A 3-point edge in the national polls is far from secure for Harris. Since 1948, the average difference between the polls on the eve of the election and the Election Day result has been 3 points. Some years, like 2020, the error rate is even higher.
(This far out from the election, the average difference between the polls and the eventual result would be, not surprisingly, greater.)
Electoral College math
But perhaps the more important reason this election is too close to call is that this isn’t a national election. Instead, it is a race to 270 electoral votes through the Electoral College.
Trump is likely to be in a better position in the Electoral College than the popular vote because of his coalition (i.e., White voters without a college degree are overrepresented in key battleground states). One estimate from my old colleague Nate Silver suggests that Harris would need to win the popular vote by greater than 3 points to be considered a clear favorite in the Electoral College.
She isn’t there yet.
Indeed, neither Harris nor Trump has a big leg up when you look at the state-level data. Per CNN’s current race ratings, Harris starts at 225 electoral votes to Trump’s 219. Seven states and the one electoral vote in Nebraska’s 2nd Congressional District remain up for grabs.
Harris seems to be doing slightly better than Trump in three of the seven states: Michigan, Pennsylvania and Wisconsin. This northern battleground path is similar to the one that Biden’s campaign had hoped to achieve back in the spring.
But when I say Harris does “slightly better” than Trump, the emphasis is on the word slightly. Harris is polling about 2 points above Trump in all of them.
We’re talking about races well within the margin of error and with no clear leader.
Meanwhile, Trump does slightly better than Harris in two of these states: Arizona and Georgia. But like with Michigan, Pennsylvania and Wisconsin for Harris, Trump is doing a point or two better, on average, than Harris in the polling from these two states.
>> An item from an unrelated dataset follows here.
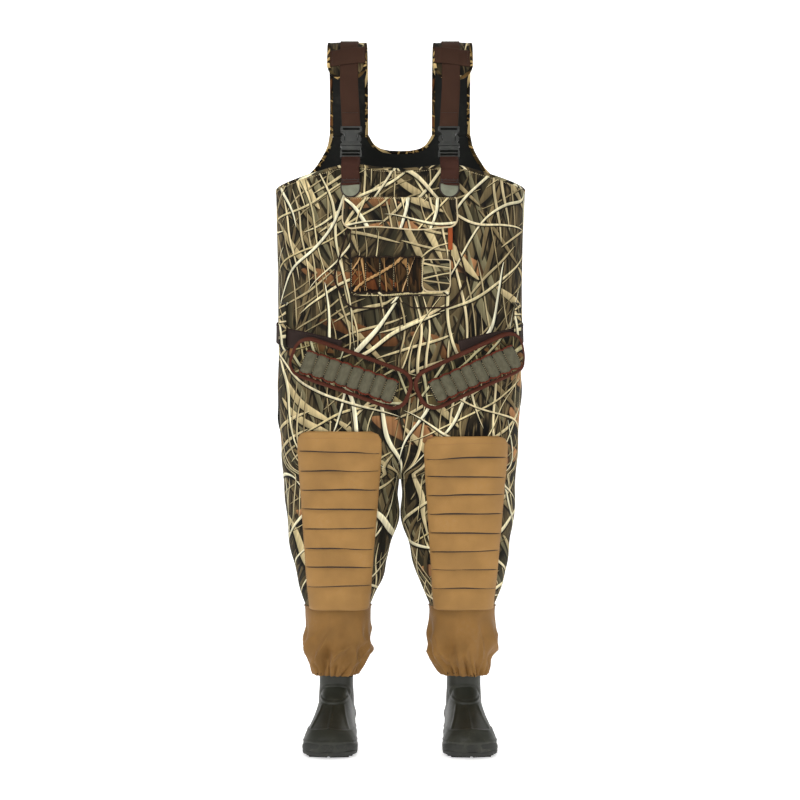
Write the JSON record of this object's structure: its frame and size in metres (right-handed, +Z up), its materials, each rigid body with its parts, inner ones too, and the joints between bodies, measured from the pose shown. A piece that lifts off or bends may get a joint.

If you assigned the electoral votes to the candidate with a greater than 1-point advantage at this point in the polls, Harris would be at 269 to Trump’s 246.
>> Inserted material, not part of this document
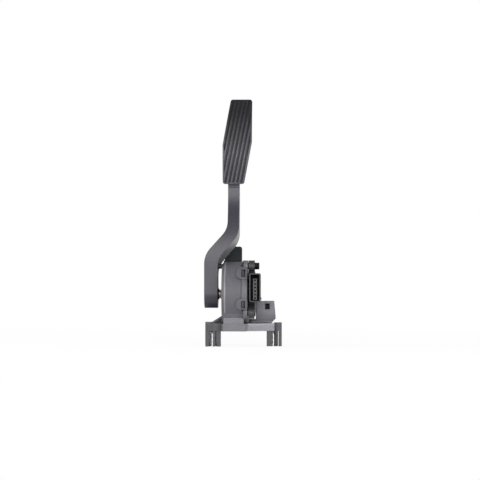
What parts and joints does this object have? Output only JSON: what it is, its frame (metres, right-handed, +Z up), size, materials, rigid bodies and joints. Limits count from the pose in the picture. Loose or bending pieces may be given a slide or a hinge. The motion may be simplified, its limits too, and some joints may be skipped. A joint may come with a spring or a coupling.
{
  "type": "accelerator pedal",
  "caption": "Moulded accelerator pedal with a ribbed six-sided tread, an S-bent arm, a sprung drum housing on three feet and a position sensor with its socket.",
  "frame": {"origin": "left mounting bolt's axis in the mounting plane, which is the feet's underside", "axes": "+Z up from the mounting plane to the pad, +X to the driver's right along the pivot, +Y away from the driver, the way the pad is pressed"},
  "size_m": [0.0939, 0.093, 0.2972],
  "materials": {
    "housing_plastic": "grained glass-filled moulding",
    "cover_plastic": "grained moulding",
    "arm_plastic": "fine grained glass-filled moulding",
    "pad_rubber": "moulded rubber, worn ridges",
    "bumper_rubber": "soft moulded rubber",
    "sensor_plastic": "moulded plastic",
    "insert_plastic": "smooth moulded plastic",
    "carrier_plastic": "natural moulded plastic",
    "bracket_plastic": "moulded plastic",
    "friction_lining": "pressed lining",
    "seal_rubber": "smooth rubber",
    "board": "coated circuit board",
    "steel": "drawn and turned steel",
    "black_steel": "black coated steel",
    "bronze": "sintered bronze",
    "contact_gold": "plated contacts"
  },
  "bodies": {
    "unit": {"base_plate": "housing_plastic", "circuit_board": "board", "cover_bush": "bronze", "drum_cover": "cover_plastic", "flanged_bush": "bronze", "housing": "housing_plastic", "inner_return_spring": "steel", "left_foot": "housing_plastic", "mount_sleeve_left": "steel", "mount_sleeve_rear": "steel", "mount_sleeve_right": "steel", "outer_return_spring": "steel", "rear_foot": "housing_plastic", "right_foot": "housing_plastic", "sensor_housing": "sensor_plastic", "sensor_lid": "sensor_plastic", "sensor_screws": "black_steel", "sensor_seal": "seal_rubber", "side_bracket": "bracket_plastic", "spring_anchor": "steel", "stop_bumper": "bumper_rubber", "terminal_block": "insert_plastic", "terminals": "contact_gold"},
    "pedal": {"pedal_arm": "arm_plastic", "pedal_pad": "pad_rubber", "pivot_shaft": "steel", "spring_carrier": "carrier_plastic", "shaft_clip": "steel", "friction_shoe": "friction_lining", "sensor_rotor": "sensor_plastic", "thrust_washer": "steel"}
  },
  "joints": [
    {"name": "pedal_hinge", "type": "hinge", "parent": "unit", "child": "pedal", "pos_m": [0, 0.01, 0.0626], "axis": [-1, 0, 0], "range_deg": [0, 15], "stiffness_Nm_per_rad": 3, "springref_deg": -34.38, "deforming": ["outer_return_spring", "inner_return_spring"]}
  ]
}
Nevada and North Carolina are within a point and way too close to call, just like the other five states. But for the sake of this exercise, we’ll give Trump North Carolina, a state he’s won twice before and where the polling average has the former president polling above Harris by mere decimal points. Under this scenario, he would get to 262 electoral votes.
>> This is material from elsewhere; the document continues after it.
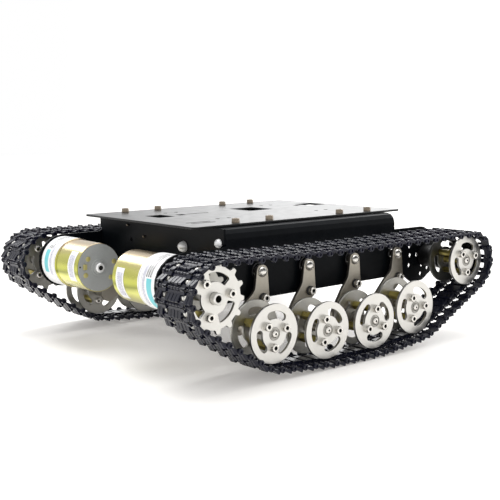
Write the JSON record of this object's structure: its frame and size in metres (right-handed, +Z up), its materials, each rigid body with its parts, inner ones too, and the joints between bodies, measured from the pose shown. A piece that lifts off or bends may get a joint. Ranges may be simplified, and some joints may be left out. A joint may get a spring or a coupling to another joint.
{
  "type": "tracked tank chassis",
  "caption": "Tracked robot chassis: sheet-metal hull on sprung swing-arm road wheels, geared drive motors with toothed sprockets, front idlers and link tracks.",
  "frame": {"origin": "on the ground, under the middle of the object's box", "axes": "+X forwards to the idlers, +Y to the left side, +Z up"},
  "size_m": [0.2802, 0.2568, 0.096],
  "materials": {
    "black_sheet": "satin black powder coat",
    "disc_steel": "satin silver plate",
    "arm_steel": "matt nickel",
    "yellow_zinc": "iridescent yellow passivated zinc",
    "grey_cap": "moulded grey",
    "dark_steel": "dark oxide",
    "spring_steel": "bare wire",
    "track_plastic": "slightly glossy moulded black"
  },
  "bodies": {
    "chassis": {"deck_plate": "black_sheet", "right_side_plate": "black_sheet", "left_side_plate": "black_sheet", "rear_panel": "black_sheet", "front_panel": "black_sheet", "right_gearbox": "yellow_zinc", "right_motor_can": "yellow_zinc", "right_motor_cap": "grey_cap", "right_idler_axle": "dark_steel", "right_track": "track_plastic", "right_spring_1": "spring_steel", "right_spring_2": "spring_steel", "right_spring_3": "spring_steel", "right_spring_4": "spring_steel", "left_gearbox": "yellow_zinc", "left_motor_can": "yellow_zinc", "left_motor_cap": "grey_cap", "left_idler_axle": "dark_steel", "left_track": "track_plastic", "left_spring_1": "spring_steel", "left_spring_2": "spring_steel", "left_spring_3": "spring_steel", "left_spring_4": "spring_steel"},
    "right_sprocket": {"right_drive_hub": "disc_steel", "right_sprocket_outer": "disc_steel", "right_sprocket_inner": "disc_steel"},
    "right_idler": {"right_idler_outer": "disc_steel", "right_idler_inner": "disc_steel"},
    "right_arm_1": {"right_arm_1": "arm_steel"},
    "right_wheel_1": {"right_wheel_1_outer": "disc_steel", "right_wheel_1_inner": "disc_steel"},
    "right_arm_2": {"right_arm_2": "arm_steel"},
    "right_wheel_2": {"right_wheel_2_outer": "disc_steel", "right_wheel_2_inner": "disc_steel"},
    "right_arm_3": {"right_arm_3": "arm_steel"},
    "right_wheel_3": {"right_wheel_3_outer": "disc_steel", "right_wheel_3_inner": "disc_steel"},
    "right_arm_4": {"right_arm_4": "arm_steel"},
    "right_wheel_4": {"right_wheel_4_outer": "disc_steel", "right_wheel_4_inner": "disc_steel"},
    "left_sprocket": {"left_drive_hub": "disc_steel", "left_sprocket_outer": "disc_steel", "left_sprocket_inner": "disc_steel"},
    "left_idler": {"left_idler_outer": "disc_steel", "left_idler_inner": "disc_steel"},
    "left_arm_1": {"left_arm_1": "arm_steel"},
    "left_wheel_1": {"left_wheel_1_outer": "disc_steel", "left_wheel_1_inner": "disc_steel"},
    "left_arm_2": {"left_arm_2": "arm_steel"},
    "left_wheel_2": {"left_wheel_2_outer": "disc_steel", "left_wheel_2_inner": "disc_steel"},
    "left_arm_3": {"left_arm_3": "arm_steel"},
    "left_wheel_3": {"left_wheel_3_outer": "disc_steel", "left_wheel_3_inner": "disc_steel"},
    "left_arm_4": {"left_arm_4": "arm_steel"},
    "left_wheel_4": {"left_wheel_4_outer": "disc_steel", "left_wheel_4_inner": "disc_steel"}
  },
  "joints": [
    {"name": "right_sprocket_spin", "type": "hinge", "parent": "chassis", "child": "right_sprocket", "pos_m": [-0.1158, -0.10925, 0.0563], "axis": [0, 1, 0], "continuous": true},
    {"name": "right_idler_spin", "type": "hinge", "parent": "chassis", "child": "right_idler", "pos_m": [0.1172, -0.10925, 0.0563], "axis": [0, 1, 0], "continuous": true},
    {"name": "right_arm_1_swing", "type": "hinge", "parent": "chassis", "child": "right_arm_1", "pos_m": [-0.0505, -0.10925, 0.0613], "axis": [0, 1, 0], "range_deg": [0, 7], "stiffness_Nm_per_rad": 0.4, "springref_deg": -8.59},
    {"name": "right_wheel_1_spin", "type": "hinge", "parent": "right_arm_1", "child": "right_wheel_1", "pos_m": [-0.0699, -0.10925, 0.0282], "axis": [0, 1, 0], "continuous": true},
    {"name": "right_arm_2_swing", "type": "hinge", "parent": "chassis", "child": "right_arm_2", "pos_m": [-0.0086, -0.10925, 0.0613], "axis": [0, 1, 0], "range_deg": [0, 7], "stiffness_Nm_per_rad": 0.4, "springref_deg": -8.59},
    {"name": "right_wheel_2_spin", "type": "hinge", "parent": "right_arm_2", "child": "right_wheel_2", "pos_m": [-0.0244, -0.10925, 0.0239], "axis": [0, 1, 0], "continuous": true},
    {"name": "right_arm_3_swing", "type": "hinge", "parent": "chassis", "child": "right_arm_3", "pos_m": [0.0356, -0.10925, 0.0613], "axis": [0, 1, 0], "range_deg": [0, 7], "stiffness_Nm_per_rad": 0.4, "springref_deg": -8.59},
    {"name": "right_wheel_3_spin", "type": "hinge", "parent": "right_arm_3", "child": "right_wheel_3", "pos_m": [0.0198, -0.10925, 0.0239], "axis": [0, 1, 0], "continuous": true},
    {"name": "right_arm_4_swing", "type": "hinge", "parent": "chassis", "child": "right_arm_4", "pos_m": [0.0806, -0.10925, 0.0613], "axis": [0, 1, 0], "range_deg": [0, 3.5], "stiffness_Nm_per_rad": 0.4, "springref_deg": -8.59},
    {"name": "right_wheel_4_spin", "type": "hinge", "parent": "right_arm_4", "child": "right_wheel_4", "pos_m": [0.0609, -0.10925, 0.0282], "axis": [0, 1, 0], "continuous": true},
    {"name": "left_sprocket_spin", "type": "hinge", "parent": "chassis", "child": "left_sprocket", "pos_m": [-0.1158, 0.10925, 0.0563], "axis": [0, 1, 0], "continuous": true},
    {"name": "left_idler_spin", "type": "hinge", "parent": "chassis", "child": "left_idler", "pos_m": [0.1172, 0.10925, 0.0563], "axis": [0, 1, 0], "continuous": true},
    {"name": "left_arm_1_swing", "type": "hinge", "parent": "chassis", "child": "left_arm_1", "pos_m": [-0.0505, 0.10925, 0.0613], "axis": [0, 1, 0], "range_deg": [0, 7], "stiffness_Nm_per_rad": 0.4, "springref_deg": -8.59},
    {"name": "left_wheel_1_spin", "type": "hinge", "parent": "left_arm_1", "child": "left_wheel_1", "pos_m": [-0.0699, 0.10925, 0.0282], "axis": [0, 1, 0], "continuous": true},
    {"name": "left_arm_2_swing", "type": "hinge", "parent": "chassis", "child": "left_arm_2", "pos_m": [-0.0086, 0.10925, 0.0613], "axis": [0, 1, 0], "range_deg": [0, 7], "stiffness_Nm_per_rad": 0.4, "springref_deg": -8.59},
    {"name": "left_wheel_2_spin", "type": "hinge", "parent": "left_arm_2", "child": "left_wheel_2", "pos_m": [-0.0244, 0.10925, 0.0239], "axis": [0, 1, 0], "continuous": true},
    {"name": "left_arm_3_swing", "type": "hinge", "parent": "chassis", "child": "left_arm_3", "pos_m": [0.0356, 0.10925, 0.0613], "axis": [0, 1, 0], "range_deg": [0, 7], "stiffness_Nm_per_rad": 0.4, "springref_deg": -8.59},
    {"name": "left_wheel_3_spin", "type": "hinge", "parent": "left_arm_3", "child": "left_wheel_3", "pos_m": [0.0198, 0.10925, 0.0239], "axis": [0, 1, 0], "continuous": true},
    {"name": "left_arm_4_swing", "type": "hinge", "parent": "chassis", "child": "left_arm_4", "pos_m": [0.0806, 0.10925, 0.0613], "axis": [0, 1, 0], "range_deg": [0, 3.5], "stiffness_Nm_per_rad": 0.4, "springref_deg": -8.59},
    {"name": "left_wheel_4_spin", "type": "hinge", "parent": "left_arm_4", "child": "left_wheel_4", "pos_m": [0.0609, 0.10925, 0.0282], "axis": [0, 1, 0], "continuous": true}
  ],
  "couplings": [
    {"joint": "right_idler_spin", "follows": "right_sprocket_spin", "ratio": 1.0747},
    {"joint": "right_wheel_1_spin", "follows": "right_sprocket_spin", "ratio": 1.0221},
    {"joint": "right_wheel_2_spin", "follows": "right_sprocket_spin", "ratio": 1.0221},
    {"joint": "right_wheel_3_spin", "follows": "right_sprocket_spin", "ratio": 1.0221},
    {"joint": "right_wheel_4_spin", "follows": "right_sprocket_spin", "ratio": 1.0221},
    {"joint": "left_idler_spin", "follows": "left_sprocket_spin", "ratio": 1.0747},
    {"joint": "left_wheel_1_spin", "follows": "left_sprocket_spin", "ratio": 1.0221},
    {"joint": "left_wheel_2_spin", "follows": "left_sprocket_spin", "ratio": 1.0221},
    {"joint": "left_wheel_3_spin", "follows": "left_sprocket_spin", "ratio": 1.0221},
    {"joint": "left_wheel_4_spin", "follows": "left_sprocket_spin", "ratio": 1.0221}
  ]
}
The limited data we have about Nebraska’s 2nd District indicates that Harris is favored there. (The Cornhusker State is one of two states, along with Maine, that splits some of its electoral votes by congressional district.) Biden would have won the current incarnation of the 2nd District by 6 points in 2020 – a significantly wider margin than what we’ve seen in the seven battleground states this year. Most modeling, as well as the betting markets, has Harris ahead in this Omaha-area seat.
A win in Nebraska’s 2nd District would likely give Harris exactly 270 electoral votes when added to Michigan, Pennsylvania and Wisconsin. Talk about barely getting by!
There is a catch here, however. Some Nebraska Republicans, urged on by Trump, want to change the state’s method of allocating electoral votes to a winner-take-all format.
No Democrat has won Nebraska on the presidential level since 1964.
If such a last-minute rule change were to happen, that would bring Trump up to 263 electoral votes to Harris’ 269, and the election would then come down to Nevada and its 6 electoral votes. The last published poll that meets CNN’s standards for publication was our own poll conducted by SSRS last month that found Harris at 48% and Trump at 47%, well within the margin of error.
In other words, a Trump win in Nevada is quite plausible and would leave us looking at a 269-269 tie.
That would throw the presidential race to the US House, where each state delegation will get one vote. Trump would likely be favored under that scenario because Republicans are more likely to continue holding more state delegations in the chamber than Democrats come January.
Regardless of who wins Nevada, we could be waiting a while on the Silver State to count its ballots. And given how long that has taken in past close races, we could be waiting days, with the presidency in the balance.
The bottom line is that this year’s presidential race is as close as it could be. One tiny shift in either direction could make all the difference in the world.